Eradication and Long-Term Prevention Strategies

Effective eradication requires a targeted approach based on the identified pest, combining cleaning and environmental modification. For carpet beetles, focus on vacuuming all cracks, crevices, and undisturbed areas where lint and hair accumulate. Disposing of the vacuum bag immediately or emptying the canister outside is crucial to prevent re-infestation from eggs or larvae. Any infested textiles, such as woolens, should be professionally cleaned or washed in hot water at temperatures above 120 degrees Fahrenheit.

Controlling booklice involves reducing humidity levels to below 50 percent, which can be achieved using dehumidifiers, improving ventilation, or repairing water leaks. This environmental change desiccates the mold and fungi the booklice feed upon, causing their populations to collapse. For stored product pests, the immediate step is to locate and discard all infested food items, including any open packages of flour, grains, or dry pet food.
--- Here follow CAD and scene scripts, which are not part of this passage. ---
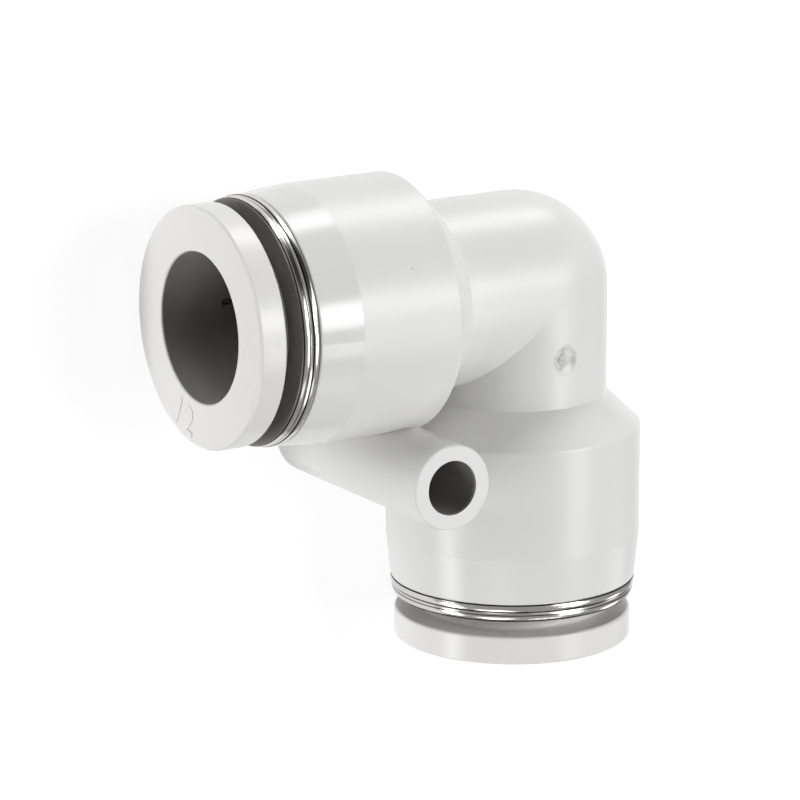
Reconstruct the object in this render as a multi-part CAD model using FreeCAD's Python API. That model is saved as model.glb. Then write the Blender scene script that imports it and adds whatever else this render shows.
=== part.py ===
import FreeCAD, Part
import math
import os

# Push-in union elbow for rigid nylon or polyurethane tube.
# All lengths are in millimetres.
#
# Frame: the fitting lies on its side. The screw hole stands along Z, its lower end is the origin, and
# Z = 0 is the surface the fitting lies on. Port a opens towards -X and port b towards -Y.
#
# Each port is drawn once, in a port frame: h is the distance out from the elbow's centre along the
# port's axis, and r is the distance from that axis.

# Tube, and what it goes through
tube_od = 12.0
ring_bore_play = 0.1          # radial play of the tube in the release ring
backup_bore_play = 0.2        # radial play of the tube in the backup ring
seat_play = 0.05              # radial play of the tube end in the body
lip_squeeze = 0.05            # radial squeeze of the seal's lip on the tube
tooth_bite = 0.2              # how far the claw's teeth reach inside the tube's wall

# Clearances between the fitting's own pieces
nest_gap = 0.03               # between pieces that are pressed or laid together and don't move
running_gap = 0.06            # release ring's sleeve in the guide ring, radial
lug_gap = 0.27                # release ring's lug in the guide ring's recess, radial
catch_gap = 0.1               # between the lug and the guide ring's shoulder that catches it
lug_room = 0.17               # between the pressed lug and the claw's rim
end_gap = 0.14                # between flange and guide ring when fully pressed
nose_gap = 0.08               # between the release ring's nose and the teeth

# Release ring
press_travel = 1.2
ring_wall = 1.4
flange_thickness = 2.34
flange_set_back = 0.32        # flange's edge inside the mouth's edge, radial
flange_round = 0.22
bore_round = 0.2
sleeve_root_round = 0.3
lug_rise = 0.55               # how far the lug stands out of the sleeve
lug_length = 1.1
lug_ramp = 0.5
nose_set_in = 0.25            # how much slimmer the nose is than the sleeve
nose_tip_wall = 0.5
slit_count = 4
slit_width = 0.8
slit_above_lug = 1.8          # the slits run this far past the lug

# Guide ring
recess_wall = 0.75            # metal around the recess for the lug
guide_grip = 2.2              # from the guide ring's shoulder to the mouth
collar_length = 1.45          # what stands out of the mouth
bead_rise = 0.03              # bead beside the mouth, outside the mouth's edge
bead_crown = 0.05             # how much a bead bulges
front_bead_set_back = 0.08    # front bead inside the other one
front_draw_in = 0.1           # how much the front bead slopes in towards its front edge
groove_depth = 0.12
groove_width = 0.3
front_round = 0.09
barb_count = 2
barb_height = 0.15
barb_length = 0.9
barb_land = 0.1
barb_pitch = 1.5
barb_set_in = 2.5             # from the mouth to the foot of the first barb

# Lock claw
claw_thickness = 0.3
tooth_reach = 1.6             # from the tube's surface out to the teeth's roots
tooth_angle = 35.0            # degrees below the rim's plane
tooth_count = 12
tooth_slit_width = 0.9
tooth_slit_stop = 0.35        # from the slits' round ends out to the teeth's roots

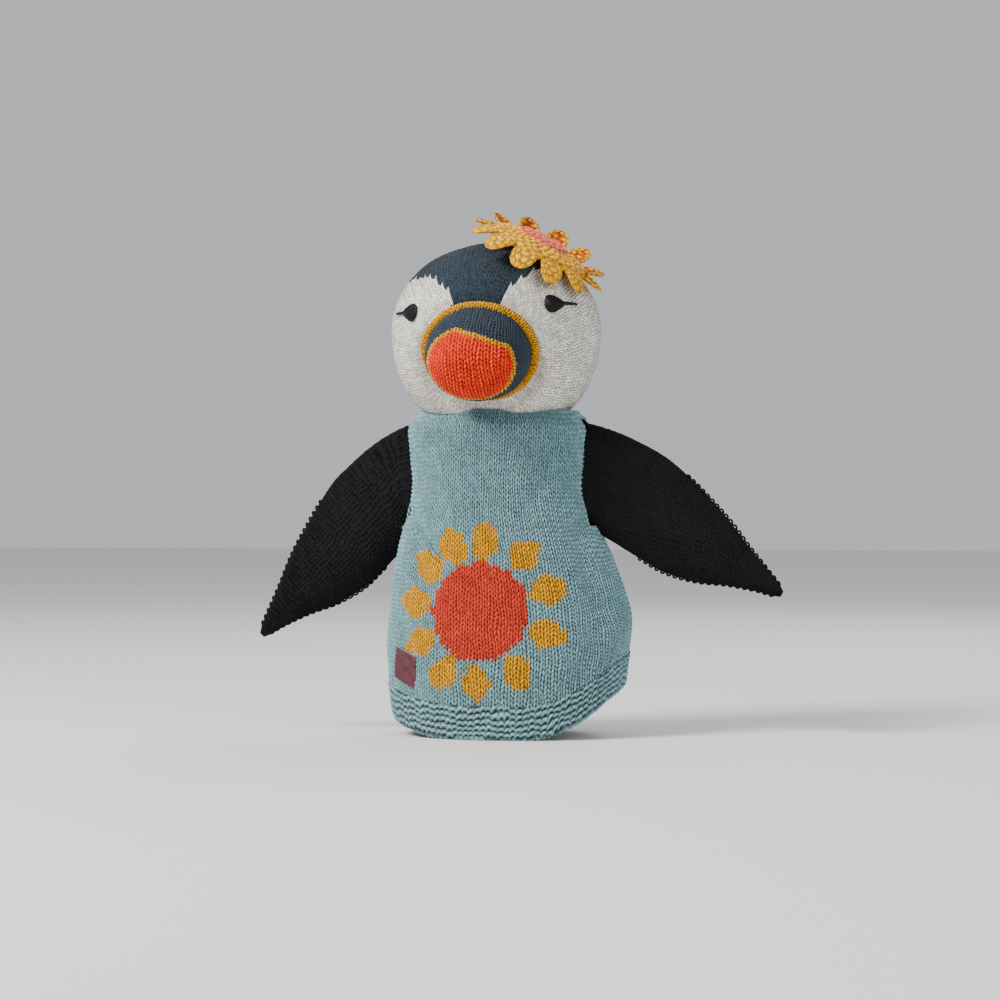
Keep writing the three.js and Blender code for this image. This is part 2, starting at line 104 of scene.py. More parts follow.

Long-term prevention relies on sanitation and exclusion to deny pests access to resources. All dry food goods should be stored in hard plastic or glass containers with tightly sealed lids to prevent beetles from entering. Maintaining a clean pantry by wiping up spills and crumbs regularly removes potential food sources. Finally, for all three types of pests, sealing entry points, such as cracks around windows and baseboards, minimizes the chance of new invaders entering the home.